It's impossible not to write about Johann Hari's shenanigans. I held down my fingers but they compulsively crawled to the keyboard. You hear that an award winning writer has smartened up his interviews by replacing what the interviewee said with something he wrote once, or said in a more articulate and aphoristic fashion to another interviewer. You call this producing "an intellectual portrait". As thousands of Twitterers have shown, it is obscenely easy to spoof and piss-take.
In the Reading Room of the British Museum Karl Marx shifts uneasily in his chair. "Carbuncles," he explains to my inquiring and sympathetic gaze. "What are my views on religion?" He draws on his cigar, a spark falls in his beard which starts burning and I pour water from a carafe over him. He wipes his face and gazes on the heap of Blue Books that litter his desk. "Religion is the sigh of the oppressed creature, the heart of a heartless world, and the soul of soulless conditions. It is the opium of the people."
I imagine Johann Hari on the train from Hull looking glumly at his notes. The great poet had been polite but not forthcoming. What had he said about his childhood? "I didn't enjoy it much." This intellectual portrait was a mere paint by numbers sketch and he would have to fill in the rest. So:-
Larkin gazed out the window, and a faintly wounded expression came across his face:- "They fuck you up, your mum and dad, they do not mean to but they do."
If Hari had fudged statistics – well, which of us can do the maths. If he didn't pore over background material as thoroughly as he should have - that's forgivable for a 1000 word piece. Hari however did something which anyone can see is dishonest. Supporters find excuses for him. It seems he didn't get the regular journalist training and so missed the Ethics and Good Practice module. But what he did falls within primary school play ground morality. You don't say you heard someone say something to you when they didn't, even if it's the sort of thing they would say.
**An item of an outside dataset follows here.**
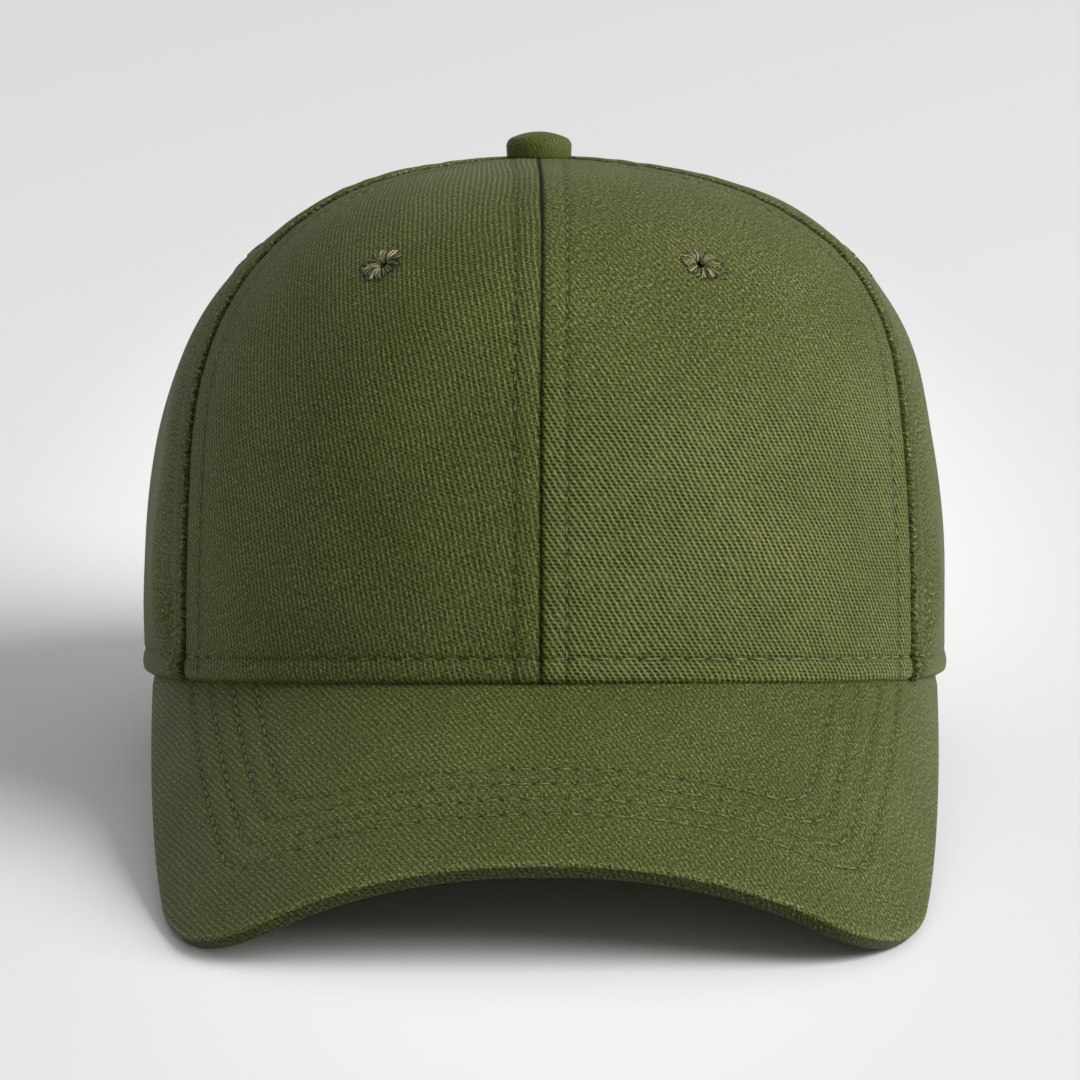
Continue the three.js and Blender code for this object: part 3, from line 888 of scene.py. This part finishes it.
half_outline = np.concatenate([bezier(curve, 60)[(k > 0):] for k, curve in enumerate(PEAK_CURVES)])
outline_run = lengths_along(half_outline)
print("peak outline, one side, mm:", outline_run[-1].round(1))

# %% [markdown]
# ## Four rows of stitches
#
# The peak is quilted with four rows that follow its edge, 17.9 mm in and then
# every 5.3 mm. Each row is a straight run across the front, a round corner and a
# run back along the side until it goes under the crown. The rows follow two plain
# curves, one for the front edge and one for the side, that lie close to the outline.

# %% Peak stitch rows
FIRST_ROW, ROW_SPACING, ROW_CORNER = 17.9, 5.3, 10.0


def side_across(forward):
    """How far out the side of the peak is, this far forward."""
    return 92.3 - 0.17 * forward - 0.0009 * forward**2


def front_forward(across):
    """How far forward the front of the peak is, this far across."""
    return 64.0 - 1.5 * np.clip(np.abs(across) / 45, 0, 1) ** 2


def row_path(inset):
    """Half a row in the flat pattern, from the middle of the front to the crown."""
    corner = np.array([0.0, front_forward(60) - inset])
    corner[0] = side_across(corner[1]) - inset
    x = np.linspace(0, corner[0] - ROW_CORNER, 40)
    front = np.stack([x, front_forward(x) - inset], 1)
    y = np.linspace(corner[1] - ROW_CORNER, -60, 80)
    side = np.stack([side_across(y) - inset, y], 1)
    t = np.linspace(0, 1, 16)[1:-1, None]
    turn = (1 - t) ** 2 * front[-1] + 2 * (1 - t) * t * corner + t**2 * side[0]
    return np.concatenate([front, turn, side])


def peak_row(inset):
    """A whole row, as far as the rim of the crown lets it be seen."""
    half = row_path(inset)
    rim_forward = rim_section(np.interp(np.abs(half[:, 0]), section_length, section_angles))[2]
    half = half[half[:, 1] > rim_forward + 0.4]
    return np.concatenate([half[:0:-1] * [-1, 1], half])


peak_rows = [peak_row(FIRST_ROW + ROW_SPACING * k) for k in range(4)]
print("stitch rows of the peak, mm long:", [int(lengths_along(row)[-1]) for row in peak_rows])

# %% [markdown]
# ## The peak's cover, laid flat
#
# The grid's columns run from one end of the peak round to the other. Its rows go
# out over the top, round the edge and back underneath, so the cloth wraps the
# board as the real cover does and the ribs run over the edge without a break.

# %% The flat cover
EDGE_ROUND, CORNER_STEPS = 0.7, 6
HALF_COLUMNS, OUT_ROWS = 128, 74


def outline_at(walked):
    """The point of the half outline after walking this many mm along it."""
    return np.stack([np.interp(walked, outline_run, half_outline[:, k]) for k in (0, 1)], 1)


# Steps round the edge of the board: inset from the outline, and depth
quarter = np.linspace(0, math.pi / 2, CORNER_STEPS)
top_corner = [(EDGE_ROUND * (1 - math.sin(t)), EDGE_ROUND * (1 - math.cos(t))) for t in quarter]
low_corner = [(inset, PEAK_THICKNESS - depth) for inset, depth in reversed(top_corner)]
edge = np.array(top_corner + [(0.0, PEAK_THICKNESS / 2)] + low_corner)
edge_run = lengths_along(edge)
profile_rows = 2 * OUT_ROWS + len(edge) - 1
peak, i, j = cloth_grid("peak_cover", 2 * HALF_COLUMNS, profile_rows)
on_top, below = j <= OUT_ROWS, j >= profile_rows - OUT_ROWS
is_edge, on_edge = ~on_top & ~below, np.clip(j - OUT_ROWS, 0, len(edge) - 1)

# From the crown's rim to the outline, and square to the outline
turn = (i - HALF_COLUMNS) / HALF_COLUMNS
side, share = np.where(turn < 0, -1.0, 1.0), np.abs(turn)
theta, walked = share * PEAK_END, share * outline_run[-1]
inner_forward = rim_section(theta)[2] - PEAK_TUCK * np.cos(theta)
inner = np.stack([np.interp(theta, section_angles, section_length), inner_forward], 1)
outer = outline_at(walked)
outer[:, 0] = np.maximum(outer[:, 0], inner[:, 0] + 1.6 * share**6)
edge_way = unit(outline_at(walked + 0.5) - outline_at(walked - 0.5))
outward = np.stack([-edge_way[:, 1], edge_way[:, 0]], 1)
outward *= np.where((outward * (outer - inner)).sum(1) < 0, -1, 1)[:, None]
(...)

As a columnist Hari is used to scolding wrong-doers for their lapses of judgement and ethics and now the scolded are avenged. Those who have called him a light-weight in the past are full of I-told-you-so. The right are drinking the best vintage Schadenfreude. He's given everyone the chance to suggest that the Zeitgeist told him to blur the difference between "narrative" and "truth", and to deplore the tons of opinion to ounces of reportage that fill the newspapers these days. In blog comments anonymous media navvies complain that Mr Glamour Boy gets the good gigs without the graft, and the big neon name is sent off to cover foreign affairs, transport and the environment, whether he knows anything about them or not.
I would never have broken my neck to read a Hari piece though when I have come across them recently I've thought he has got better and was not as callow and shallow as in his earlier writing years. I was cheering him when on a discussion programme he gave the Roman Catholic church a smacking for their paedophilia cover up, pointing out that no other big organisation would have been allowed to get away with it. He's liberal-left so no doubt I'm on his side most of the time.
But now he's shown he can't be trusted. He'll never be quoted in this town again.
Update:-
Hari hatches the egg
by Dr. Seuss
You meant what I said
And I said what you meant
And a journalist's faithful
One hundred per cent.
'Feather-footed through the plashy fen passes the questing vole'...Having 'badger' substituted for 'the crested grebe' throughout one's 'Lush Places' piece could at least be blamed on one's sister Priscilla. Bad show to interpolate extraneous stuff off one's own bat.